3. What questions does this article fail to answer?
In other words, what does this article leave out? The omission of relevant details is one of the most popular forms of bias in news today—and it’s why it’s important to read beyond the oftentimes-clickbait headline when scrolling through news articles on Facebook or Twitter. You simply can’t get the whole story just from a few words, and context is important when we’re talking about current world issues.
While not all news stories are alike, most journalists should strive to cover the following questions in their work:
- What is the newsworthy event? In other words, what happened? Most times, the answer is located in the very first sentence of the story, also known as the “lede.”
- Who is involved? You’ve already delved into story’s sources, but what about its subject? If an article is covering a recent crime in your city, does it focus on the victim or the perpetrator? Why do you think that is?
- Where did this take place? Is this a local story concerning a nearby school district? A national headline about the president’s latest executive order? National news organizations like USA Today or the Wall Street Journal might publish small-town stories that they feel are relevant to Americans at large, but some might also cherry-pick stories that fit their agendas. If the story isn’t being covered more widely, consider why the outlet is sharing this information and what they stand to gain from it.
- When did this happen? Most journalists strive to have the most up-to-date information in their stories. If the story doesn’t provide any new information or looks back on an event that happened a month, a year, or even a decade ago, why does the outlet feel it’s relevant now? There could be a legitimate reason, like to fact-check a politician’s claim or draw attention to an incumbent candidate’s voting record, but it’s worth a second glance.

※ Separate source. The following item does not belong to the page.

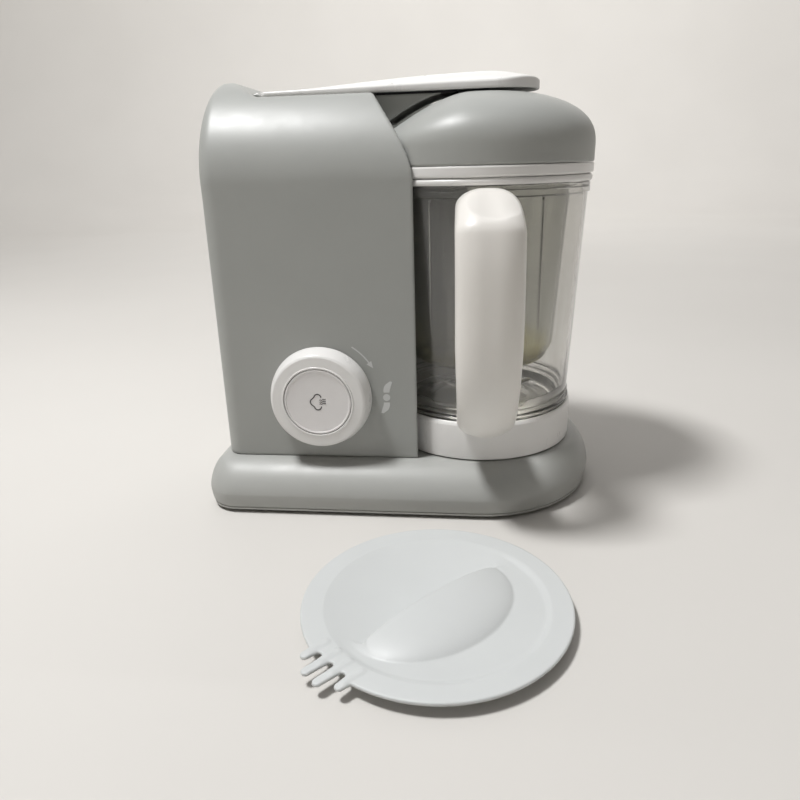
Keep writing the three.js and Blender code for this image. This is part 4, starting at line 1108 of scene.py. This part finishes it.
def shaded_neck_field(x, y, z):
    """The neck that holds the duct under the arm. Its black is painted shade for the shadowed slot under
    the arm.
    """
    body = np.maximum(np.maximum(np.abs(y) - 16.4, np.hypot(x, y) - 61.6), x + 13.6)
    foot = np.maximum(dome_reach(x, y) + 0.5, DUCT_TOP - 0.4)
    return np.maximum(body, np.maximum(foot - z, z - ARM_UNDER - 0.05))


def add_arm():
    """The arm, bored for its pin, with the steam duct under it and a black neck of painted shade between
    them.
    """
    arm = grown("arm_cover", arm_field, (-134, -22, 233), (ARM_HIGH.x, 22, 248), 0.8, crease=50)
    bore = turned("cutter", [(0, -15), (1.7, -15), (1.7, 15), (0, 15)], PIVOT, 40, TO_FRONT)
    carve(arm, [bore], 60)
    dress(arm, "arm", "white_gloss", "arm_top")
    duct = grown("steam_duct", duct_field, (-64, -19, 221), (-19, 19, 237), 0.8, crease=50)
    dress(duct, "arm", "housing_grey")
    neck = grown("painted_shade_neck", shaded_neck_field, (-62, -17, 235), (-13, 17, 237.6), 0.6, crease=50)
    # black plastic here is painted shade: it stands for the dark shadowed slot between the arm and the deck
    dress(neck, "arm", "black_plastic")


# ---------------- mixing lid

def ramp(value, low, high):
    """0 below low, 1 above high and smooth between."""
    share = np.clip((value - low) / (high - low), 0, 1)
    return share * share * (3 - 2 * share)


def plate_heights(x, y):
    """The mixing lid's upper and lower surfaces as heights over its plan."""
    r = np.hypot(x, y)
    u = x * cos(CREST_ANGLE) + y * sin(CREST_ANGLE)
    v = -x * sin(CREST_ANGLE) + y * cos(CREST_ANGLE)
    step = 1.4 * (1 - ramp(r, PLATE_WELL - 2.2, PLATE_WELL + 2.0))
    flat, flat_under = PLATE_TOP - step, PLATE_TOP - PLATE_THICK - step

    def egg(a, b, c, foot):
        return foot + c * np.sqrt(np.maximum(0, 1 - ((u + 3) / a) ** 2 - (v / b) ** 2))

    def bowl(radius, depth, rim):
        return rim - depth * np.maximum(0, 1 - (r / radius) ** 2)

    bump = np.maximum(flat, egg(45.5, 34.0, 10.4, 2.6))
    bump_under = np.maximum(flat_under, egg(43.5, 32.0, 9.6, 1.6))
    dish = bowl(PLATE_WELL + 0.8, 6.1, PLATE_TOP)
    dish_under = bowl(PLATE_WELL + 1.6, 6.1, PLATE_TOP - PLATE_THICK)
    ease = 0.8 + 11 * ramp(r, 41.0, 48.0)
    upper = bump + (dish - bump) * ramp(v, 0.2 - ease, 0.2 + ease)
    lower = bump_under + (dish_under - bump_under) * ramp(v, -1.8 - ease, -1.8 + ease)
    return upper, np.maximum(np.minimum(lower, upper - 1.0), 0.15)


def mixing_field(x, y, z):
    """A flanged disc with a dished half, a half-egg grip on the other side, and a four-toothed fork."""
    r = np.hypot(x, y)
    p = x * cos(FORK_ANGLE) + y * sin(FORK_ANGLE)
    q = -x * sin(FORK_ANGLE) + y * cos(FORK_ANGLE)
    tab = np.maximum(np.abs(q) - 15.2 - 0.42 * np.maximum(61 - p, 0), p - 59.5)
    fork = np.maximum(tab, 40 - p)
    for offset, reach in TEETH:
        fork = either(fork, capsule(p, q, (56, offset), (reach - 2.1, offset), 2.55, 2.1), 0.8)
    plan = either(r - PLATE_RADIUS, fork, 0.8)
    for (near, _), (far, _) in zip(TEETH, TEETH[1:]):
        offset = (near + far) / 2
        plan = without(plan, capsule(p, q, (61, offset), (80, offset), 1.6, 2.1), 0.3)
    upper, lower = plate_heights(x, y)
    for offset, _ in TEETH:
        upper = upper + 0.5 * ramp(-capsule(p, q, (54, offset), (63, offset), 1.6, 1.0), -0.9, 0.7)
    lid = both(both(z - upper, lower - z, 0.5), plan, 0.7)
    skirt = np.maximum(np.abs(r - PLATE_WELL - 2.4) - 1.0, np.maximum(-z, z - 6))
    return either(lid, skirt, 0.5)


def add_mixing_lid():
    """The loose lid in front of the machine."""
    place = (PLATE_X, PLATE_Y, 0)
    plate = grown("mixing_plate", mixing_field, (-72, -72, 0), (63, 63, 13.4), 0.75, place, crease=60)
    dress(plate, "mixing_lid", "pale_plastic", "mixing_lid")


# ---------------- studio

def add_camera():
    """The photograph's viewpoint: in front, a little above, and looking slightly left and down."""
    forward = Vector((-sin(YAW), cos(YAW), 0))
    right = Vector((cos(YAW), sin(YAW), 0))
    up = Vector((0, 0, 1))
    look = forward * cos(PITCH) - up * sin(PITCH)
    crown = up * cos(PITCH) + forward * sin(PITCH)
    side = right * cos(ROLL) + crown * sin(ROLL)
    crown = crown * cos(ROLL) - right * sin(ROLL)
    data = bpy.data.cameras.new("camera")
    data.lens = LENS
    data.sensor_width = 36
    data.shift_x, data.shift_y = SHIFT
    data.clip_start = 0.01
    camera = bpy.data.objects.new("camera", data)
    place = Vector((AXIS.x, AXIS.y, 0)) + EYE
    turn = Matrix((side, crown, -look)).transposed().to_4x4()
    camera.matrix_world = Matrix.Translation(place * MM) @ turn
    bpy.context.scene.collection.objects.link(camera)
    bpy.context.scene.camera = camera


def add_area_light(name, place, target, width, height, power):
    """A soft rectangular lamp, in metres and watts."""
    data = bpy.data.lights.new(name, "AREA")
    data.shape = "RECTANGLE"
    data.size = width
    data.size_y = height
    data.energy = power
    light = bpy.data.objects.new(name, data)
    aim = Vector(target) - Vector(place)
    light.matrix_world = Matrix.Translation(place) @ aim.to_track_quat("-Z", "Y").to_matrix().to_4x4()
    bpy.context.scene.collection.objects.link(light)


def add_floor():
    """A pale round floor that curves up into a wall on every side."""
    flat, bend, wall, steps, segments = 2.3, 1.0, 3.4, 20, 96
    turns = [radians(90 * k / steps) for k in range(steps + 1)]
    line = [(flat + bend * sin(turn), bend * (1 - cos(turn))) for turn in turns]
    line.append((flat + bend, wall))
    around = [(cos(2 * pi * k / segments), sin(2 * pi * k / segments)) for k in range(segments)]
    points = [(0, 0, 0)] + [(r * x, r * y, z) for r, z in line for x, y in around]
    faces = []
    for k in range(segments):
        ahead = (k + 1) % segments
        faces.append((0, 1 + k, 1 + ahead))
        for level in range(len(line) - 1):
            start = 1 + level * segments
            faces.append((start + k, start + segments + k, start + segments + ahead, start + ahead))
    mesh = bpy.data.meshes.new("floor")
    mesh.from_pydata(points, [], faces)
    for face in mesh.polygons:
        face.use_smooth = True
    material, tree, shader, place = start_material("floor")
    patches = spread(tree, noise(tree, place, 3, 2.0), 0, 1)
    tint(tree, shader, patches, (0.64, 0.62, 0.59), (0.66, 0.64, 0.61))
    shader.inputs["Roughness"].default_value = 0.85
    mesh.materials.append(material)
    floor = bpy.data.objects.new("floor", mesh)
    bpy.context.scene.collection.objects.link(floor)


def add_studio():
    """A small key lamp from the upper left, a wide soft one overhead and four washes on the walls."""
    add_camera()
    add_floor()
    middle = ((cad_low + cad_high) / 2).to_tuple()
    add_area_light("key", (-0.5, -0.19, 1.4), middle, 0.28, 0.22, 19.5)
    add_area_light("sky", (0, 0.1, 2.7), (0, 0.1, 0), 2.0, 2.0, 9)
    washes = (("back", 0, 1, 52), ("front", 0, -1, 2.5), ("left", -1, 0, 7), ("right", 1, 0, 7))
    for name, x, y, power in washes:
        place, target = (x * 1.6, y * 1.6, 2.3), (x * 3.2, y * 3.2, 0.9)
        add_area_light(f"wash_{name}", place, target, 1.6, 0.5, power)
    world = bpy.data.worlds.new("studio")
    world.use_nodes = True
    backdrop = world.node_tree.nodes["Background"]
    backdrop.inputs["Color"].default_value = (0.95, 0.96, 1.0, 1)
    backdrop.inputs["Strength"].default_value = 0.07
    bpy.context.scene.world = world
    bpy.context.scene.view_settings.view_transform = "Standard"


# ---------------- build

finish_cad_nodes()
add_base()
add_housing()
add_tank_mouth()
add_controls()
add_marks()
add_jug()
add_basket()
add_lid()
add_arm()
add_mixing_lid()
add_studio()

- What does this newsworthy event mean for the future? If the president signed an executive order, what will the order do? How does it alter the status quo? If these questions are answered in the report, double check that the journalist is sharing a fact rather than expressing an opinion.
It can also be beneficial to take a step back and ask the broader question of the publication itself: What stories is this outlet overall failing to cover? According to AllSides, “[m]edia outlets sometimes omit stories in order to serve a political agenda.”
In some cases, AllSides contends, “a story will only be covered by media outlets on a certain side of the political spectrum.” The organization cited its own research that showed stories about the 2012 attack on U.S. government facilities in Benghazi, Libya, “were mostly ignored by the Left, while some climate change stories have been mostly ignored by the Right[.]” Taking a look at what subjects the publication tends to report on can give you clues as to which direction they lean in.
4. Why is this information relevant?
Seeing outdated or irrelevant information should already throw up some red flags, but this question is about more than just whether the story is relevant to you. What prompted the author of the piece—or its publisher—to approach this topic? Why do they feel this issue is important to cover? In what way, if any, will they benefit from sharing this information with readers?
It was skepticism about the media’s motives that led an investigator from the controversial right-leaning watchdog organization Project Veritas into a series of interviews with The Washington Post in the fall of 2017. The Washington Post bolstered its reputation by publishing a piece outlining in transparent terms how the woman had shared with them “a dramatic story about an alleged sexual relationship with [then-Republican Senate candidate Roy] Moore in 1992 that led to an abortion when she was 15,” but explaining that they did not, and would not, publish the woman’s account without some sort of evidence proving her story. The news came amid a series of reports alleging sexual misconduct by Moore.
In its article, The Washington Post explained how its reporters’ actions in response to the woman’s allegations aligned with the paper’s broader commitment to journalistic integrity, writing:
The Post did not publish an article based on her unsubstantiated account. When Post reporters confronted her with inconsistencies in her story and an Internet posting that raised doubts about her motivations, she insisted that she was not working with any organization that targets journalists.
Had the Post fallen for the trick, it could have ruined a reputation the publication has been working nearly 150 years to build.
Also important to consider is when the report is being published in relation to other world events. A particularly damning story released right before a major election could crush a political campaign—and in some circumstances, that may be warranted. But readers shouldn’t shrug off such a move without doing their due diligence.
5. What are other sources saying about this topic?
The best way to know if you’re getting the full story from a particular news outlet is to look elsewhere. In addition to getting the answers to questions not broached in the original report, reading other stories will help provide context and ensure you’re not missing important details because a particular publication got them wrong—or simply decided to leave them out.
Reading more news stories will also make you more adept at identifying legitimate reporting just by sensing the author’s tone, voice, and structure. Most news stories follow the same standard format, starting with the most important and newsworthy information, and closing with minor details that the writer knows could be cut in editing. (Especially in the world of print journalism, we’re always trying to save space on the page.) If you notice a story opens with a hyperbole or persuasive statement, it could be a sign that the author is only going to give you one side of the story.
A great resource to use to see what different news organizations on various points of the political spectrum are saying about a particular topic is AllSides’ website, where they break down what stories are being covered by the left, right, and center, and provide links to articles from multiple sources all covering the same subject.
Here’s The Bottom Line.
Of course, media bias comes in many forms, some more obvious than others. But by keeping an eye out for red flags and asking questions about your sources, you can avoid missing important details that could change your perception of the bigger picture.
And for those already set in their ways, knowing what the other side believes—and why they believe it—can only strengthen your position when it comes time to defend your stance.